Otherwise, lowering the message rate would at runtime would affect all
state changes (as currently implemented), regardless of whether these
changes are stored in NVRAM or not.

But re-reading your reply above, I guess that's what you mean by your
second point.

> > Adding just a one-second timeout (the minimum supported cycle length)
> > seems way too low, even if whatever value we choose will be reflected
> > directly in the time it takes to hibernate (suspend) the device.
> > 
> > And since this is configurable at runtime, the only safe value would be
> > the maximum one...
> > 
> > Perhaps we can say that no-wakeup support depends on having reasonably
> > short report cycles, but this needs to be documented.
> > 
> Where should it be documented? Comment in code?
> devicetree bindings?

Commit message and code at least (not devicetree binding).
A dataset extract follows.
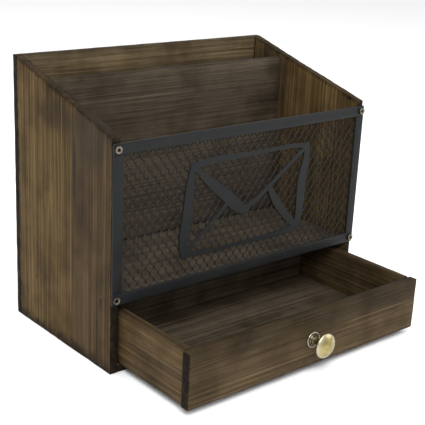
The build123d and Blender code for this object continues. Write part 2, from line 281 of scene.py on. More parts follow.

> So in general I see these possibilities:
> 1. just document tho problem with low cycle length requirement
>    lateron we might improve the solution
> 
> 2. do the data parsing like above just for the first or/and last bytes
>    if these things really come reliable, we would catch the low-power
>    corner cases like only data reports if you move around.
>    I have to do some research here.
>
> 3. monitor serial output in off state and send a pulse if data arrives
>   this would require the serial device to do aggressive power saving
>   in that time(you send an example patch for that) or giving a gpio interrupt
>   coming from the rx line to the gnss driver.
>   Those things look like more restructuring work (or having a separate driver
>   which is not that practical for further extensions) and would not
>   catch low-power modes

It would also be relying the serial driver to actually support
aggressive PM (e.g. currently only usable on OMAP).

> My personal opinion here is first 1.  later improve to 2. (and do some
> more tests in regards of 2.)

Yeah, I'd guess this is a fairly unusual configuration, so we shouldn't
overdo this, and option 1 is fine with me too. I just want to make sure
that the underlying assumptions are understood and spelled out.

Thanks,
Johan